‘Just Women’s Sports’ Criticism Of A’Ja Wilson’s Sneaker Logo Was Incredibly Counterproductive

Earlier this week, Nike revealed the logo for Las Vegas Aces star A’ja Wilson’s new shoe brand with the company.

This big reveal comes roughly seven weeks after the woke sports media cried racism over the fact that Caitlin Clark – who is white – got her own shoe deal with Nike before Wilson – who is black – did. The Associated Press released a long-winded article in which Wilson claimed that Clark was only popular (and by proxy, receiving endorsements) because of her skin color.

All of that was settled, however, when Nike announced that same week that they already had a plan to give Wilson her own shoe deal, with the first model being called the “A’One.”

Finally, it seemed like everyone was happy (race-baiters included, not that their reasons for being happy are valid). But after seeing the logo for her new kicks go public just a few days ago, people are mad again because they think the design is terrible.

Here it is, I’ll let you be the judge of it. It’s supposed to be a combination of a star and the letter “A” to signify her star power.

Just Women’s Sport Panel Bashes A’ja Wilson’s Sneakers

Because people have opinions on everything (and since the internet lets people express those, for better or worse), many people criticized the logo.

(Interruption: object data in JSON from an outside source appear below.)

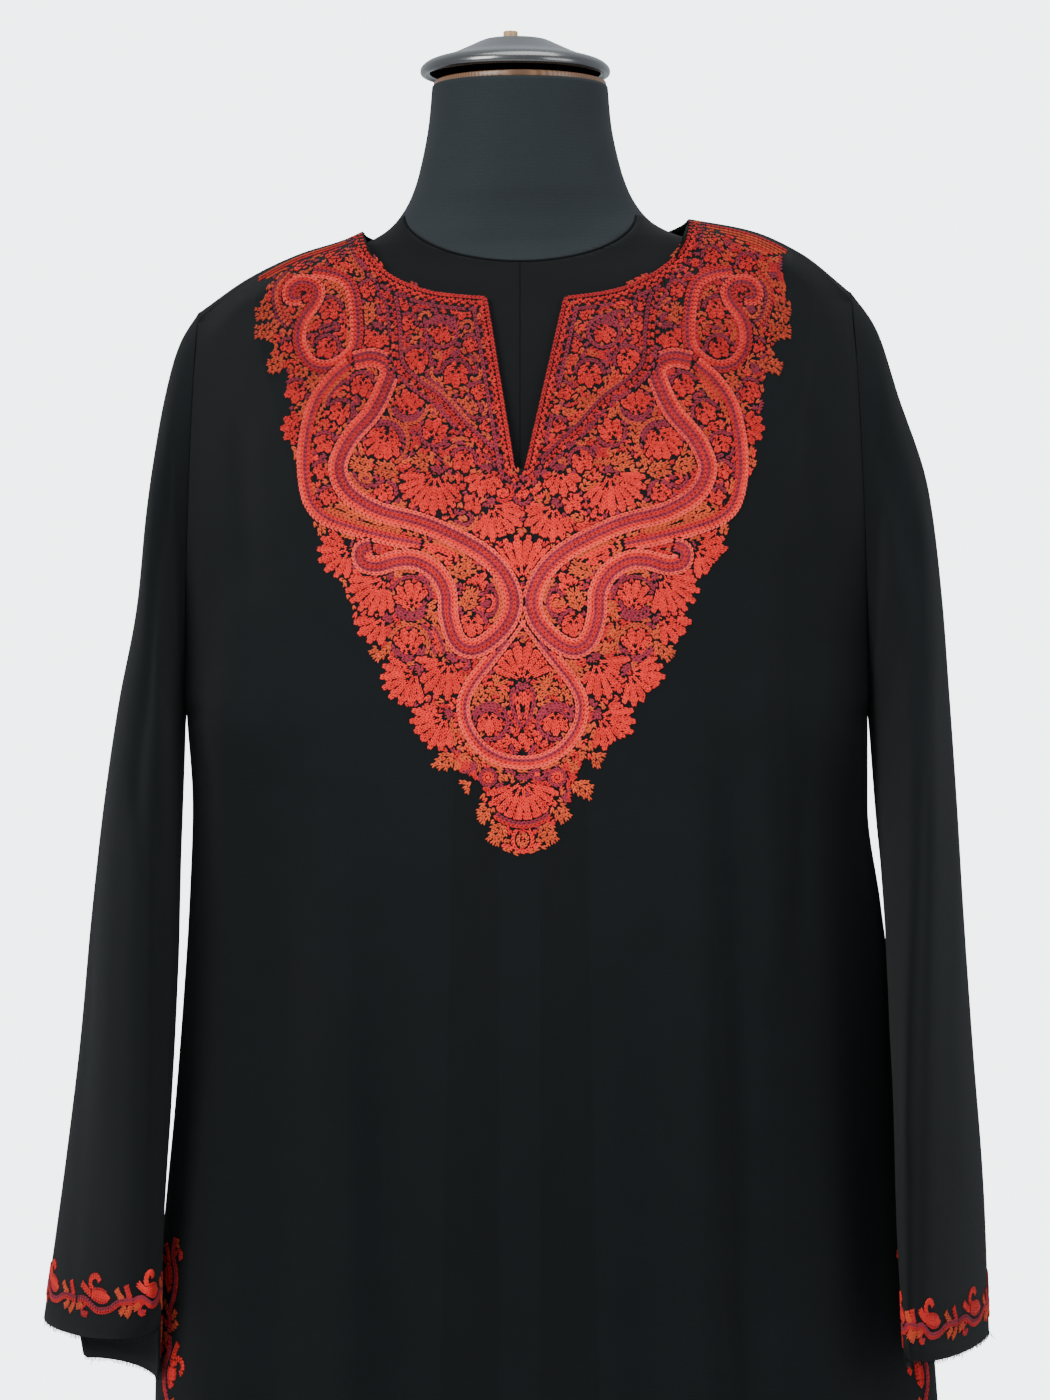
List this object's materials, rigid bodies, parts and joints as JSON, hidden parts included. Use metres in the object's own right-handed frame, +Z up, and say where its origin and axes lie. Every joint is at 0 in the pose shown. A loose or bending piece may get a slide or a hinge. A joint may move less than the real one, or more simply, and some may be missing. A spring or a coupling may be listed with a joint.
{
  "type": "pheran on a dress form",
  "caption": "Long loose tunic with long sleeves, a slit round neck and a raised stitched yoke, worn by a limbless dress form on a pole and round base.",
  "frame": {"origin": "on the floor, under the middle of the round base", "axes": "+Z up, -Y towards the front of the garment, +X towards the wearer's left"},
  "size_m": [0.6064, 0.38, 1.4888],
  "materials": {
    "cloth": "fine black wool twill, soft and matt",
    "stitching": "crewel chain stitch in red, crimson, plum and rust wool",
    "jersey": "dark slate ribbed jersey, stretched tight",
    "plate_wood": "brown varnished wood",
    "cap_gloss": "black gloss lacquer",
    "peg_wood": "pale sawn wood",
    "stand_metal": "satin black powder coat"
  },
  "bodies": {
    "root": {"front_panel": "cloth", "back_panel": "cloth", "sleeve_right": "cloth", "sleeve_left": "cloth", "form_torso": "jersey", "neck_plate": "plate_wood", "neck_cap": "cap_gloss", "cap_peg": "peg_wood", "form_pole": "stand_metal", "form_base": "stand_metal"}
  },
  "joints": []
}
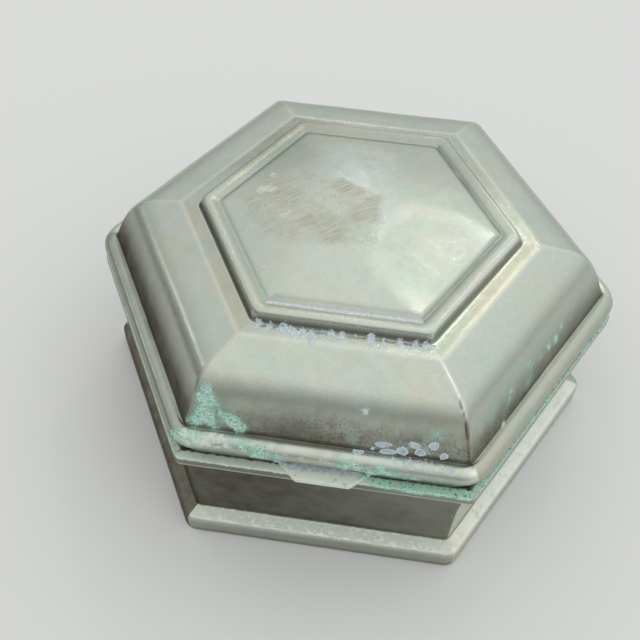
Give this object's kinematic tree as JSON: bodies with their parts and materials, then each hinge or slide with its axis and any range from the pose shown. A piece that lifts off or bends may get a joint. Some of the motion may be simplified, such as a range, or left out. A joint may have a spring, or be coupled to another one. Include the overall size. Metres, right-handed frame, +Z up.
{
  "type": "jewelry box",
  "caption": "Hexagonal cast metal box with a domed lift-off lid, raised frame on top, edge bead, thumb tab and moulded base.",
  "frame": {"origin": "middle of the flat underside, on the surface that the box stands on", "axes": "+Z up, -Y to the front with the thumb tab, +X to the right, from corner to corner of the hexagon"},
  "size_m": [0.1196, 0.1062, 0.0558],
  "materials": {
    "body_metal": "worn, tarnished silvering over copper alloy, brown in the wall's recess, green at the rim",
    "lid_metal": "worn satin silvering over copper alloy, pale grey-green, with verdigris spots and crust"
  },
  "bodies": {
    "root": {"box_body": "body_metal", "lid": "lid_metal"}
  },
  "joints": []
}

But one of the most surprising group of people to do so was the website “Just Women’s Sports” (I’ll let you guess what they cover). On Monday, a panel of three women from the outlet took a significant amount of time to bash the design.

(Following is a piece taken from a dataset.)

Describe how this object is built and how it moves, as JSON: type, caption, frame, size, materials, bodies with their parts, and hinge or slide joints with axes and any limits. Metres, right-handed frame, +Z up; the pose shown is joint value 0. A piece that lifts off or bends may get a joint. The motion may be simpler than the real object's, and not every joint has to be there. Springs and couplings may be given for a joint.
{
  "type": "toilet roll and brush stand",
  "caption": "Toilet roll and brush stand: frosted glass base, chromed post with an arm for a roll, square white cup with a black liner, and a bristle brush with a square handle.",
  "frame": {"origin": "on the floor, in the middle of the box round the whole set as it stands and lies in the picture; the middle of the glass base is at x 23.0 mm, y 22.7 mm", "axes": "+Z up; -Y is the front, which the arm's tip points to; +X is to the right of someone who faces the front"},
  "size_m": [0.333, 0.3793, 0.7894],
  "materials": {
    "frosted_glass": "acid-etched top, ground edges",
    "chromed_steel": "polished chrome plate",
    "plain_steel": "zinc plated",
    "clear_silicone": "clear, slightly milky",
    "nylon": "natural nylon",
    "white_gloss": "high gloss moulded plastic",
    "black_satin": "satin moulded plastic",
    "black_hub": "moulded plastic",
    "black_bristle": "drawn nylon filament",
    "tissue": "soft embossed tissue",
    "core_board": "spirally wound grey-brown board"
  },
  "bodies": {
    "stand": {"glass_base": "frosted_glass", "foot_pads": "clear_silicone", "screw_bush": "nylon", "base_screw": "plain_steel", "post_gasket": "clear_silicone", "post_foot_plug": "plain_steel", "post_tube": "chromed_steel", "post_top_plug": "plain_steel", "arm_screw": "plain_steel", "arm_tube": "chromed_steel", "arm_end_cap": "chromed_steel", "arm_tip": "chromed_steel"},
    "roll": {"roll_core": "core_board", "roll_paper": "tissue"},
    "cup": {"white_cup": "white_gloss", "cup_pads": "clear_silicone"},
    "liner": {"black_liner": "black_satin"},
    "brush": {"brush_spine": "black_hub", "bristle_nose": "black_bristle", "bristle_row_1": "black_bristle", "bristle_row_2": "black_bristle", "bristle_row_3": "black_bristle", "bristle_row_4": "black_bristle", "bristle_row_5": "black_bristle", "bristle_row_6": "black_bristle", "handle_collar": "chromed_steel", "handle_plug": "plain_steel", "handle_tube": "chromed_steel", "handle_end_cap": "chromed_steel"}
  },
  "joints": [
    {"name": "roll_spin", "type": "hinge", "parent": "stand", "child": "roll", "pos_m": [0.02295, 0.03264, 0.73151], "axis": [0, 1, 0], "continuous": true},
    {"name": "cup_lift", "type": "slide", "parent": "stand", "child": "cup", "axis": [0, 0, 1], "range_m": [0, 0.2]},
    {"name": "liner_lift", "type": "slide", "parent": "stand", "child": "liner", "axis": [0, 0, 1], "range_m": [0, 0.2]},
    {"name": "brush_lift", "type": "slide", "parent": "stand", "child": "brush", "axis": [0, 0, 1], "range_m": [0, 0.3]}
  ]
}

Here is the since-deleted video. One user recorded the discussion and posted it in the comments of Wilson’s response to the video.

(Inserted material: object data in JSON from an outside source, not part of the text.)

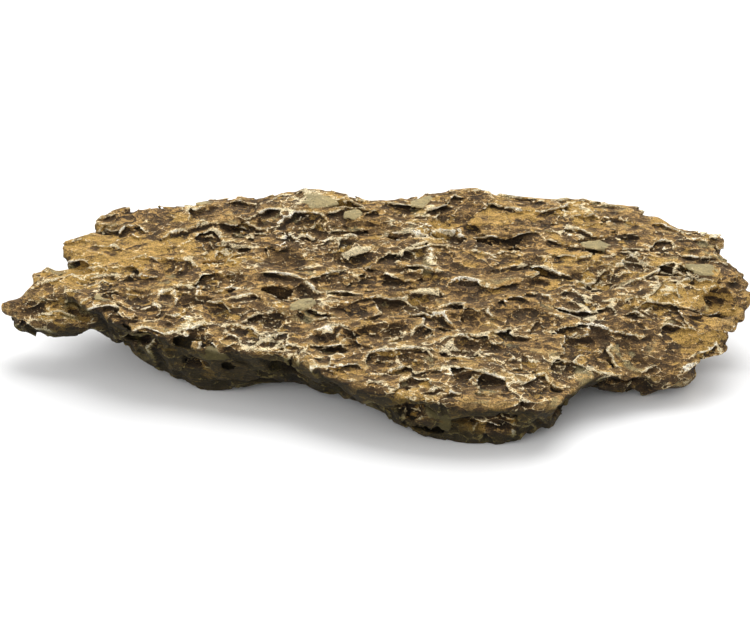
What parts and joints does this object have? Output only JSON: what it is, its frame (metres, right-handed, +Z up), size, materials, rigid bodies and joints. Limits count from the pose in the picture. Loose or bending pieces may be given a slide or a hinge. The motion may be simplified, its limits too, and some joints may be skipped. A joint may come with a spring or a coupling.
{
  "type": "dragon stone",
  "caption": "Loose slab of dragon stone, its tilted top and flanks weathered into sharp-rimmed scooped hollows, used to build up aquarium and terrarium layouts.",
  "frame": {"origin": "middle of the bounding box's bottom, at the level the stone stands on", "axes": "+X along the slab's length, from the thin forked end to the blunter end; +Y from the low front rim to the high back rim; +Z up"},
  "size_m": [0.306, 0.126, 0.0576],
  "materials": {
    "clay_rock": "dry, matt, unsealed weathered clay rock"
  },
  "bodies": {
    "root": {"dragon_stone": "clay_rock"}
  },
  "joints": []
}
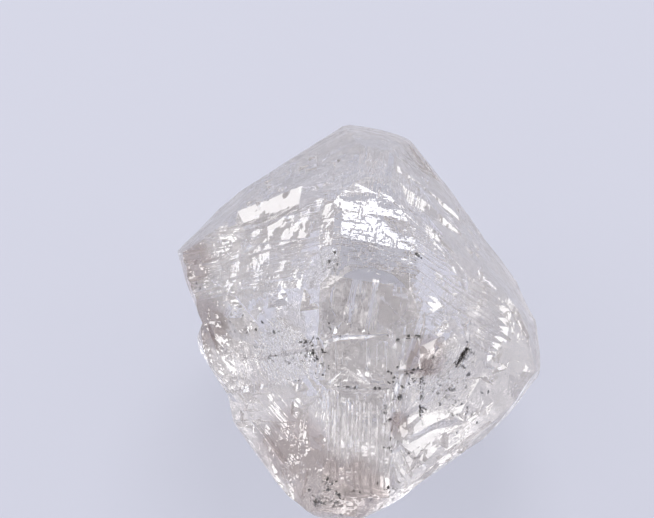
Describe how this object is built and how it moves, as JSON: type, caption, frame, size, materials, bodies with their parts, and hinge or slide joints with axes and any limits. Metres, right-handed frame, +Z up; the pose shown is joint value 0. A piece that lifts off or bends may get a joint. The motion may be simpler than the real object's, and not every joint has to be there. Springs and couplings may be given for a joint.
{
  "type": "rough diamond",
  "caption": "Uncut octahedral diamond crystal with broad stepped edges and triangular growth plates, lying on its broken point.",
  "frame": {"origin": "bottom centre of the stone's bounding box, on the surface that it lies on", "axes": "+Z up, square to the fracture that it rests on; +Y from the near corner to the far corner; +X to the right"},
  "size_m": [0.0074, 0.0086, 0.0061],
  "materials": {
    "diamond": "clear, faintly pink-brown, with frosted growth steps"
  },
  "bodies": {
    "root": {"rough_diamond": "diamond"}
  },
  "joints": []
}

Now look, I’m not saying these women can’t have an opinion. And frankly, I agree with them. I think the logo looks like a flat-headed Goldfish cracker and is underwhelming to say the least.

But still, this seems like such an odd choice for these women to make, especially after the website loudly praised the news that she was getting her own deal. Furthermore, it marked just the 14th time a WNBA athlete got her own shoe deal, and is the kind of good publicity that the league as a whole has been begging for year after year. Why not hype up this logo release?

Instead, they chose to bash her. Sure, deleting the post shows they made a mistake, but publishing it at all was a bad decision.